== Exercise input ==
+ + + +

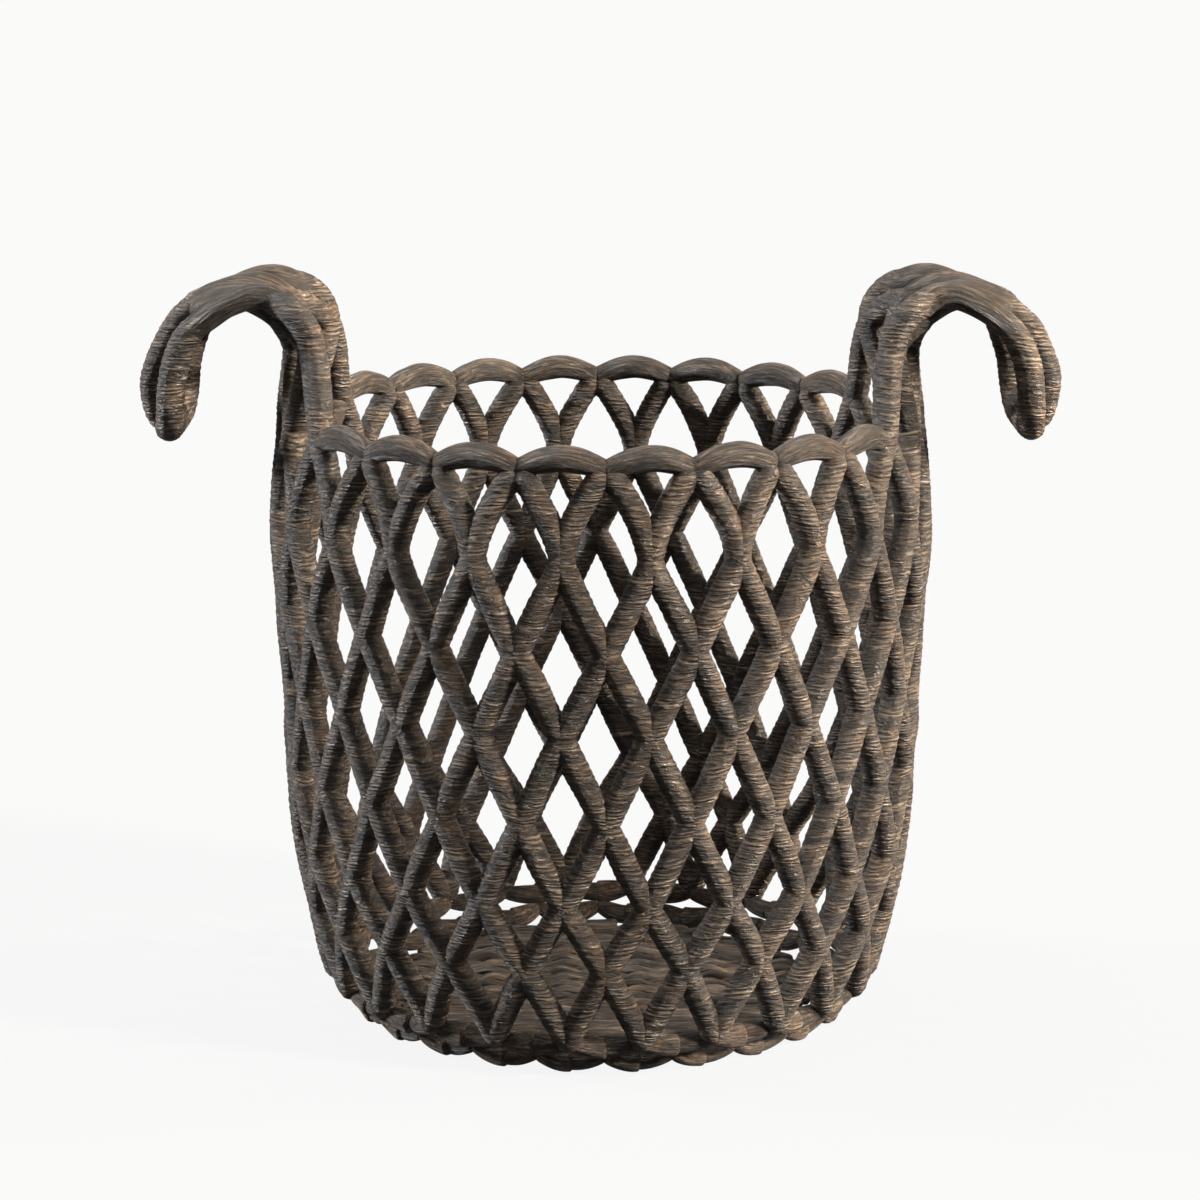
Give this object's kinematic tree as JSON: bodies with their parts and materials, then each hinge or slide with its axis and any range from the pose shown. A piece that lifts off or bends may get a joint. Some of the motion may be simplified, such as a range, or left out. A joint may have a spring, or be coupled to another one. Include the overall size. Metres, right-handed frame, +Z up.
{
  "type": "wicker log basket",
  "caption": "Round open-lattice wicker log basket of thick wrapped strands, with a scalloped rim, two crook handles, a woven base and a double foot border.",
  "frame": {"origin": "centre of the resting plane under the foot border", "axes": "+Z up along the basket's axis, the two handles along +X and -X, front and back along -Y and +Y"},
  "size_m": [0.6838, 0.496, 0.5624],
  "materials": {
    "wall_strand": "satin",
    "handle_strand": "satin",
    "rim_border": "satin",
    "foot_border": "satin",
    "base_weave": "satin",
    "base_stake": "satin"
  },
  "bodies": {
    "root": {"base_stakes": "base_stake", "base_weavers_even_rows": "base_weave", "base_weavers_odd_rows": "base_weave", "foot_border_lower": "foot_border", "foot_border_upper": "foot_border", "left_handle_strand_1": "handle_strand", "left_handle_strand_2": "handle_strand", "left_handle_strand_3": "handle_strand", "left_handle_strand_4": "handle_strand", "left_handle_strand_5": "handle_strand", "left_handle_strand_6": "handle_strand", "left_handle_strand_7": "handle_strand", "left_handle_strand_8": "handle_strand", "right_handle_strand_1": "handle_strand", "right_handle_strand_2": "handle_strand", "right_handle_strand_3": "handle_strand", "right_handle_strand_4": "handle_strand", "right_handle_strand_5": "handle_strand", "right_handle_strand_6": "handle_strand", "right_handle_strand_7": "handle_strand", "right_handle_strand_8": "handle_strand", "rim_scallops_back": "rim_border", "rim_scallops_front": "rim_border", "wall_strand_left_leaning_01": "wall_strand", "wall_strand_left_leaning_02": "wall_strand", "wall_strand_left_leaning_03": "wall_strand", "wall_strand_left_leaning_04": "wall_strand", "wall_strand_left_leaning_05": "wall_strand", "wall_strand_left_leaning_06": "wall_strand", "wall_strand_left_leaning_07": "wall_strand", "wall_strand_left_leaning_08": "wall_strand", "wall_strand_left_leaning_09": "wall_strand", "wall_strand_left_leaning_10": "wall_strand", "wall_strand_left_leaning_11": "wall_strand", "wall_strand_left_leaning_12": "wall_strand", "wall_strand_left_leaning_13": "wall_strand", "wall_strand_left_leaning_14": "wall_strand", "wall_strand_left_leaning_15": "wall_strand", "wall_strand_left_leaning_16": "wall_strand", "wall_strand_right_leaning_01": "wall_strand", "wall_strand_right_leaning_02": "wall_strand", "wall_strand_right_leaning_03": "wall_strand", "wall_strand_right_leaning_04": "wall_strand", "wall_strand_right_leaning_05": "wall_strand", "wall_strand_right_leaning_06": "wall_strand", "wall_strand_right_leaning_07": "wall_strand", "wall_strand_right_leaning_08": "wall_strand", "wall_strand_right_leaning_09": "wall_strand", "wall_strand_right_leaning_10": "wall_strand", "wall_strand_right_leaning_11": "wall_strand", "wall_strand_right_leaning_12": "wall_strand", "wall_strand_right_leaning_13": "wall_strand", "wall_strand_right_leaning_14": "wall_strand", "wall_strand_right_leaning_15": "wall_strand", "wall_strand_right_leaning_16": "wall_strand"}
  },
  "joints": []
}
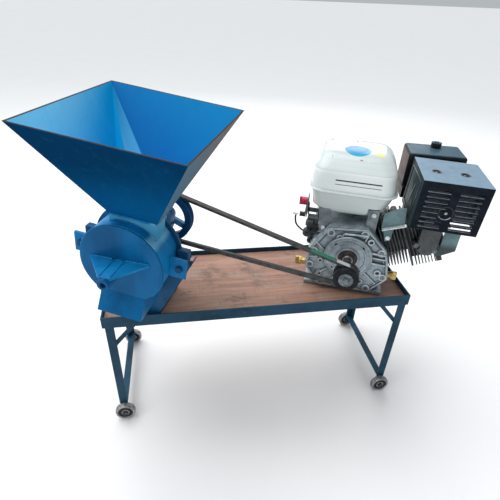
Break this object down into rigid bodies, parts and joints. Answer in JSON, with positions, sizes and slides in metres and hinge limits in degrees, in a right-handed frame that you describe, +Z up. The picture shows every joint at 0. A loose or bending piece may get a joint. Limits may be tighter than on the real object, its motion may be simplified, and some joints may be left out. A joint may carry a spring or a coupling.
{
  "type": "hammer mill",
  "caption": "Hammer mill with a square feed hopper on a round grinding drum, belt-driven by a petrol engine, both on a wheeled angle-iron bench with a wooden top.",
  "frame": {"origin": "middle of the overall footprint, on the floor under the wheels", "axes": "+X along the bench towards the engine, +Y to the back of the bench, +Z up; the mill and engine are turned together 22.7 degrees clockwise seen from above"},
  "size_m": [0.9176, 0.52, 0.8169],
  "materials": {
    "mill_blue": "gloss",
    "frame_paint": "satin",
    "plywood": "matt",
    "wheel_steel": "satin",
    "bright_steel": "satin",
    "pulley_paint": "gloss",
    "black_iron": "satin",
    "belt_rubber": "matt",
    "cast_aluminium": "cast",
    "finned_casting": "cast",
    "cast_flywheel": "cast",
    "black_cover": "satin",
    "exhaust_steel": "matt",
    "shroud_paint": "satin",
    "tank_paint": "gloss",
    "black_plastic": "satin",
    "red_plastic": "gloss",
    "yellow_plastic": "gloss",
    "carburettor_zinc": "cast"
  },
  "bodies": {
    "bench": {"air_cleaner": "black_plastic", "back_plate": "mill_blue", "ball_bearings": "bright_steel", "bearing_housing": "mill_blue", "bearing_tube": "mill_blue", "carburettor": "carburettor_zinc", "crankcase": "cast_aluminium", "crossbars": "frame_paint", "cylinder": "finned_casting", "cylinder_head": "finned_casting", "cylinder_shroud": "shroud_paint", "deck_board": "plywood", "discharge_chute": "mill_blue", "drum_shell": "mill_blue", "engine_bolts": "bright_steel", "fan_cover": "black_cover", "front_disc": "mill_blue", "fuel_tank": "tank_paint", "hopper_back_plate": "mill_blue", "hopper_corner_plate": "mill_blue", "hopper_front_plate": "mill_blue", "hopper_left_plate": "mill_blue", "hopper_right_plate": "mill_blue", "hopper_throat": "mill_blue", "hub_gusset": "mill_blue", "leg_braces": "frame_paint", "legs": "frame_paint", "mill_bolts": "bright_steel", "mill_stand": "mill_blue", "muffler": "exhaust_steel", "muffler_guard": "black_cover", "oil_plugs": "yellow_plastic", "recoil_cover": "black_cover", "rim_rails": "frame_paint", "screen": "bright_steel", "side_cover": "cast_aluminium", "spark_plug": "black_plastic", "v_belt": "belt_rubber", "wheel_axles": "bright_steel"},
    "rotor": {"rotor_shaft": "bright_steel", "rotor_discs": "bright_steel", "hammer_pins": "bright_steel", "mill_pulley": "pulley_paint"},
    "crank": {"crankshaft": "bright_steel", "flywheel": "cast_flywheel", "engine_pulley": "black_iron", "pulley_bolt": "bright_steel"},
    "throttle": {"throttle_lever": "black_plastic"},
    "choke": {"choke_lever": "black_plastic"},
    "switch": {"engine_switch": "red_plastic"},
    "grip": {"starter_grip": "black_plastic"},
    "cap": {"fuel_cap": "black_plastic"},
    "hammers_a": {"hammers_a": "bright_steel"},
    "hammers_b": {"hammers_b": "bright_steel"},
    "hammers_c": {"hammers_c": "bright_steel"},
    "hammers_d": {"hammers_d": "bright_steel"},
    "wheel_front_left": {"wheel_front_left": "wheel_steel"},
    "wheel_rear_left": {"wheel_rear_left": "wheel_steel"},
    "wheel_front_right": {"wheel_front_right": "wheel_steel"},
    "wheel_rear_right": {"wheel_rear_right": "wheel_steel"}
  },
  "joints": [
    {"name": "crank_spin", "type": "hinge", "parent": "bench", "child": "crank", "pos_m": [0.13573, -0.05879, 0.435], "axis": [0.3862, 0.9224, 0], "continuous": true},
    {"name": "rotor_spin", "type": "hinge", "parent": "bench", "child": "rotor", "pos_m": [-0.26219, 0.10783, 0.522], "axis": [0.3862, 0.9224, 0], "continuous": true},
    {"name": "hammer_swing_a", "type": "hinge", "parent": "rotor", "child": "hammers_a", "pos_m": [-0.30577, -0.06582, 0.54887], "axis": [0.3862, 0.9224, 0], "range_deg": [-273, 3]},
    {"name": "hammer_swing_b", "type": "hinge", "parent": "rotor", "child": "hammers_b", "pos_m": [-0.30577, -0.06582, 0.49513], "axis": [0.3862, 0.9224, 0], "range_deg": [-183, 93]},
    {"name": "hammer_swing_c", "type": "hinge", "parent": "rotor", "child": "hammers_c", "pos_m": [-0.35534, -0.04506, 0.49513], "axis": [0.3862, 0.9224, 0], "range_deg": [-93, 183]},
    {"name": "hammer_swing_d", "type": "hinge", "parent": "rotor", "child": "hammers_d", "pos_m": [-0.35534, -0.04506, 0.54887], "axis": [0.3862, 0.9224, 0], "range_deg": [-3, 273]},
    {"name": "wheel_spin_front_left", "type": "hinge", "parent": "bench", "child": "wheel_front_left", "pos_m": [-0.39937, -0.04483, 0.025], "axis": [0, 1, 0], "continuous": true},
    {"name": "wheel_spin_rear_left", "type": "hinge", "parent": "bench", "child": "wheel_rear_left", "pos_m": [-0.39937, 0.23117, 0.025], "axis": [0, 1, 0], "continuous": true},
    {"name": "wheel_spin_front_right", "type": "hinge", "parent": "bench", "child": "wheel_front_right", "pos_m": [0.31263, -0.04483, 0.025], "axis": [0, 1, 0], "continuous": true},
    {"name": "wheel_spin_rear_right", "type": "hinge", "parent": "bench", "child": "wheel_rear_right", "pos_m": [0.31263, 0.23117, 0.025], "axis": [0, 1, 0], "continuous": true},
    {"name": "throttle_turn", "type": "hinge", "parent": "bench", "child": "throttle", "pos_m": [0.09119, 0.14036, 0.507], "axis": [0.9224, -0.3862, 0], "range_deg": [0, 35]},
    {"name": "choke_turn", "type": "hinge", "parent": "bench", "child": "choke", "pos_m": [0.35645, 0.11104, 0.531], "axis": [0.3862, 0.9224, 0], "range_deg": [0, 60]},
    {"name": "switch_turn", "type": "hinge", "parent": "bench", "child": "switch", "pos_m": [0.08811, 0.13298, 0.531], "axis": [0.9224, -0.3862, 0], "range_deg": [0, 50]},
    {"name": "starter_pull", "type": "slide", "parent": "bench", "child": "grip", "axis": [0.9224, -0.3862, 0], "range_m": [0, 0.45]},
    {"name": "fuel_cap_turn", "type": "hinge", "parent": "bench", "child": "cap", "pos_m": [0.17709, 0.16944, 0.659], "axis": [0, 0, 1], "range_deg": [0, 90]}
  ],
  "couplings": [
    {"joint": "rotor_spin", "follows": "crank_spin", "ratio": 0.4127}
  ]
}
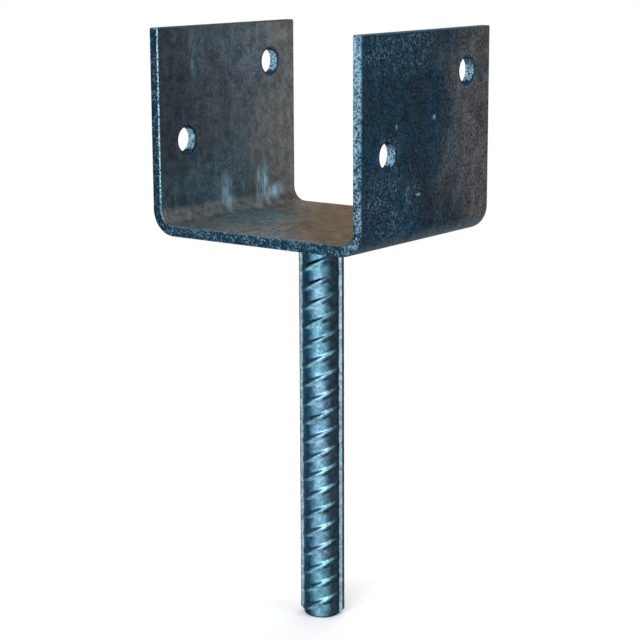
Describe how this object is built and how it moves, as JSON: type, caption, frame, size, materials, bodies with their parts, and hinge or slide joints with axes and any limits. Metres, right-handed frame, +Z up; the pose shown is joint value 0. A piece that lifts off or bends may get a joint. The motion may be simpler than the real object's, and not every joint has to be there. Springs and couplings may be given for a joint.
{
  "type": "timber post base",
  "caption": "Folded U bracket with bolt holes on a ribbed anchor bar: holds the foot of a timber post above the concrete that the bar is cast into.",
  "frame": {"origin": "middle of the seat, the top face of the web that the post stands on", "axes": "+Z up along the post, out of the seat; +X from one flange to the other, along the bolts; +Y from the front edges, near the lower holes, to the back edges, near the upper holes"},
  "size_m": [0.11, 0.094, 0.262],
  "materials": {
    "galvanised_plate": "hot-dip galvanised, dull blue-grey",
    "galvanised_bar": "hot-dip galvanised, blue-grey",
    "galvanised_weld": "hot-dip galvanised over weld metal"
  },
  "bodies": {
    "root": {"u_bracket": "galvanised_plate", "anchor_bar": "galvanised_bar", "weld_bead": "galvanised_weld"}
  },
  "joints": []
}
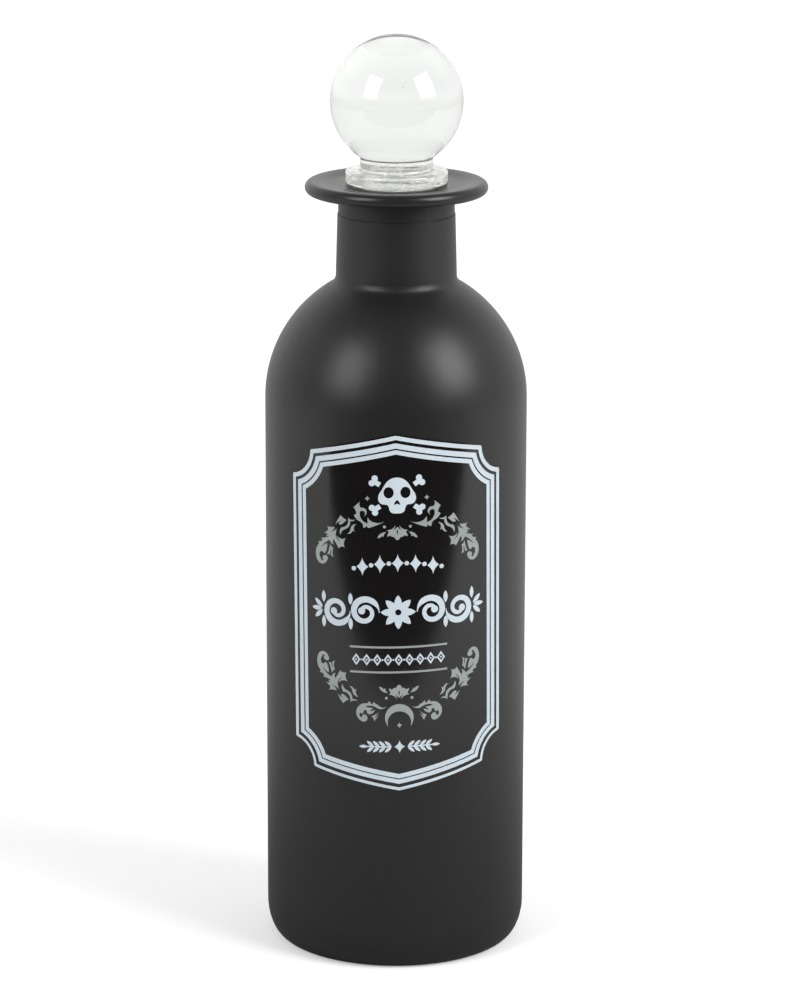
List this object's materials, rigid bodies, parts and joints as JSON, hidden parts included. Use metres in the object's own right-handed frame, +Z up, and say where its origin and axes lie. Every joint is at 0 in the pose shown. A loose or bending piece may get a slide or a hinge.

+ + + +

== The request ==
Find each line holding the string "loose" and copy it out.

== Finished answer ==
Break this object down into rigid bodies, parts and joints. Answer in JSON, with positions, sizes and slides in metres and hinge limits in degrees, in a right-handed frame that you describe, +Z up. The picture shows every joint at 0. A loose or bending piece may get a joint. Limits may be tighter than on the real object, its motion may be simplified, and some joints may be left out. A joint may carry a spring or a coupling.
List this object's materials, rigid bodies, parts and joints as JSON, hidden parts included. Use metres in the object's own right-handed frame, +Z up, and say where its origin and axes lie. Every joint is at 0 in the pose shown. A loose or bending piece may get a slide or a hinge.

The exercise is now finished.